Thank you for the credit to Casella and Roger Berger (1987b) regarding our remarks about point null hypotheses.
Roger! Thank you for coming by to notice my blog. I’m honored! You came up during the debate on this point, and I’ve learned a lot from your papers. https://errorstatistics.com/2020/10/16/the-p-values-debate/
I think it would be great if you wrote an update on your thoughts regarding this old chestnut, if you were ever keen to do so.

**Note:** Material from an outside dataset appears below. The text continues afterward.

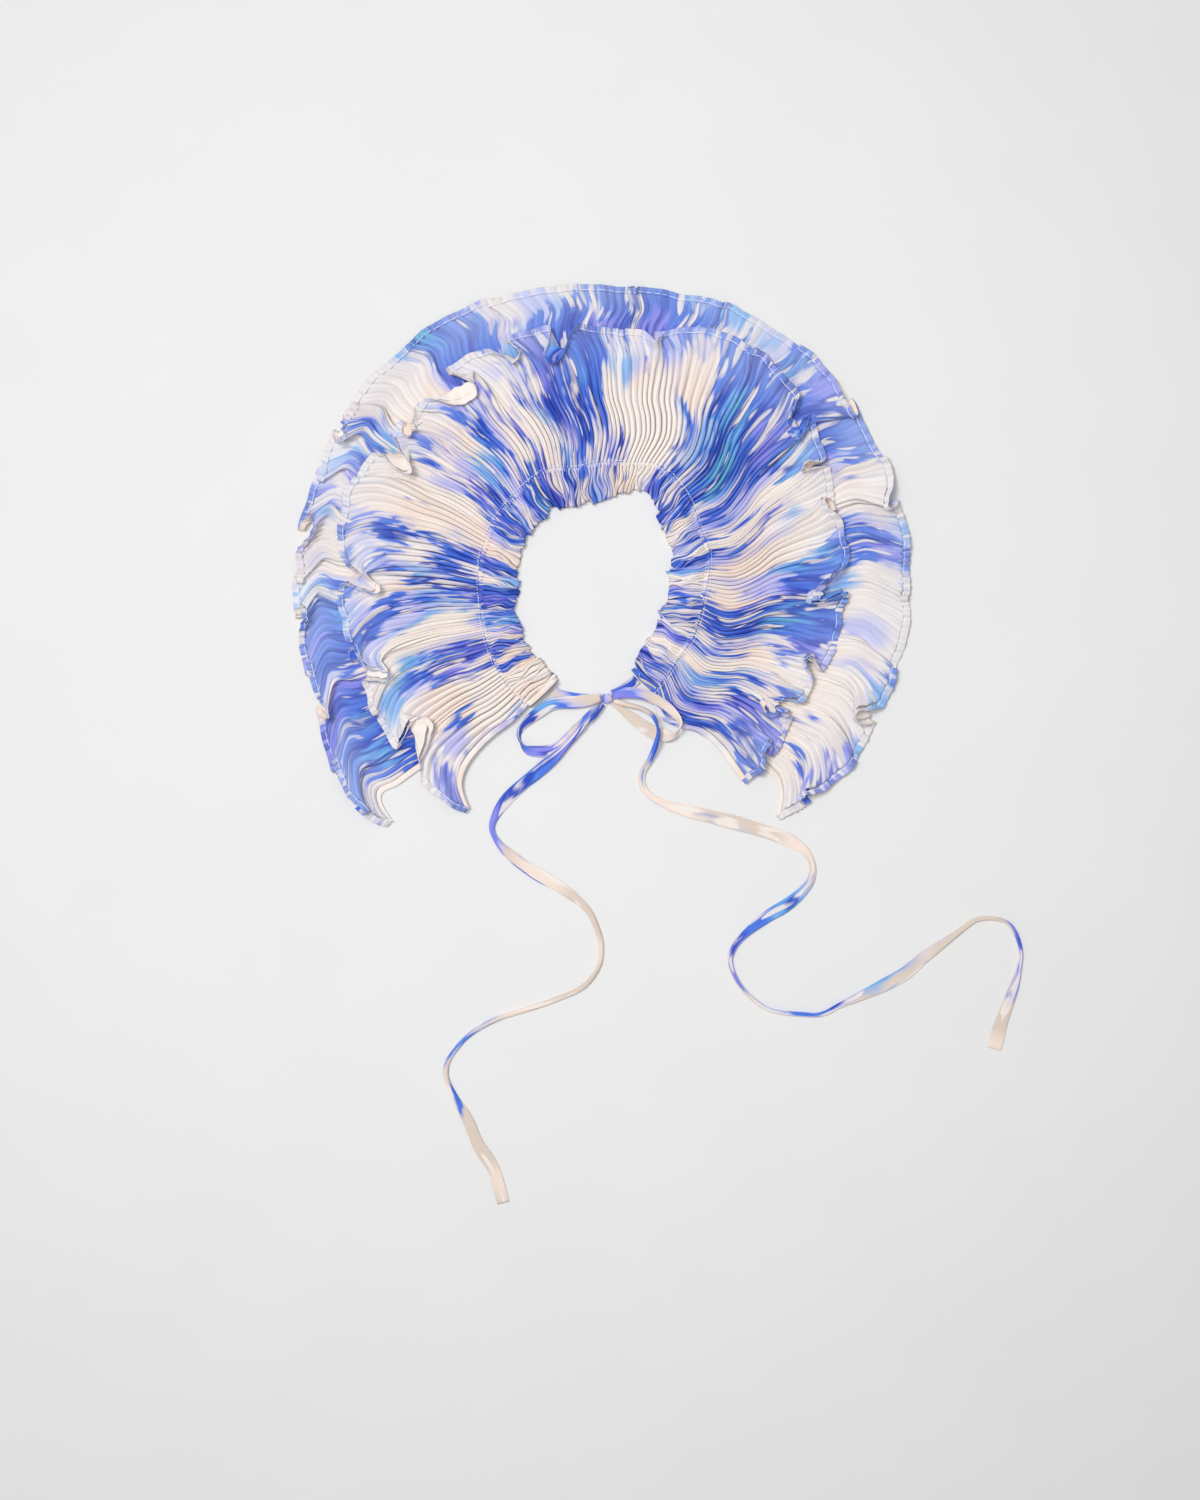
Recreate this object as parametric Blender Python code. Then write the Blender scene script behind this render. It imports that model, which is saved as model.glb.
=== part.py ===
"""A pleated ruffle collar laid flat: two tiers on a gathered drawstring casing, tied in a bow.

Seen from above, the back of the neck is towards +Y, the bow is towards -Y, and the floor is z = 0.
Sizes in the tables are millimetres and degrees. An angle is measured clockwise from the back of
the neck, around the middle of the neck opening.
"""
import math

import bmesh
import bpy
from mathutils import Vector

MM = 0.001              # one millimetre in metres

SEAM_GAP = 0.3          # clearance between pieces that are sewn together
WALL = 1.5              # height of the pleated wall, measured straight up
HEM_WIDTH = 4.6         # narrow turned hem along the outer edge of each tier
HEM_EXTRA = 0.4         # the turned hem is this much thicker than the tier
EDGE_WIDTH = 4.0        # narrow turned edge down each side of the front opening
EDGE_HEIGHT = 2.2
TIE_WIDTH = 8.4         # flat tube tie
TIE_THICKNESS = 1.4

UNDER_PLEATS = 60
UPPER_PLEATS = 68
CASING_GATHERS = 32
PLEAT_RISE_NECK = 2.4   # the accordion stands highest where it is gathered
PLEAT_RISE_HEM = 1.6
UNDER_BASE = 1.0        # thinnest part of the under tier, whose underside is flat on the floor
UPPER_LIFT = UNDER_BASE + PLEAT_RISE_NECK + SEAM_GAP

# Sections around the collar: angle, then the radius of the neck edge, of the stitch line at the
# outer side of the casing, of the upper tier's hem and of the under tier's hem.
SECTION_COLUMNS = ("angle", "neck", "stitch", "upper_hem", "under_hem")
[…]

Does J. Berger really think that a BF informs us “whether the theory is right or wrong”? The likelihoods of the hypothesis (understanding likelihood in their formal manner) are both going to be very small, even if some alternative explanation for the data was 30 or 40 times as likely as the precise null, it’s doubtful that that would be regarded as showing the theory wrong (where the theory is presumed to be represented by the point null hypothesis). Worse would be to suppose it’s evidence for a particular alternative that is more likely. The alternative, by the way, can be data dependent on the BF approach. Jim said something about multiplicity being taken care of by the priors, so presumably the priors are arrived at after the data dredging, suggesting, many would say, that they are not really priors.
One thing that strikes me is that although I meet Bayesians who say that frequentists need to believe the model is true, and there really needs to be infinite identical repeatability for frequentism to make sense, many interpretations of Bayesian measures seem to rely far more on a belief in “true models” than frequentist logic if applied with appropriate caution. This does not hold for proper de Finettians for whom the sampling model is about belief as well, but the majority of Bayesians seems to talk as if this is about a data generating process in reality, and then their evidence measurement business, particularly the drive to assign high probability to certain hypotheses to be true, seems to rely much stronger on it than the frequentist inquiry about what models are compatible with the data.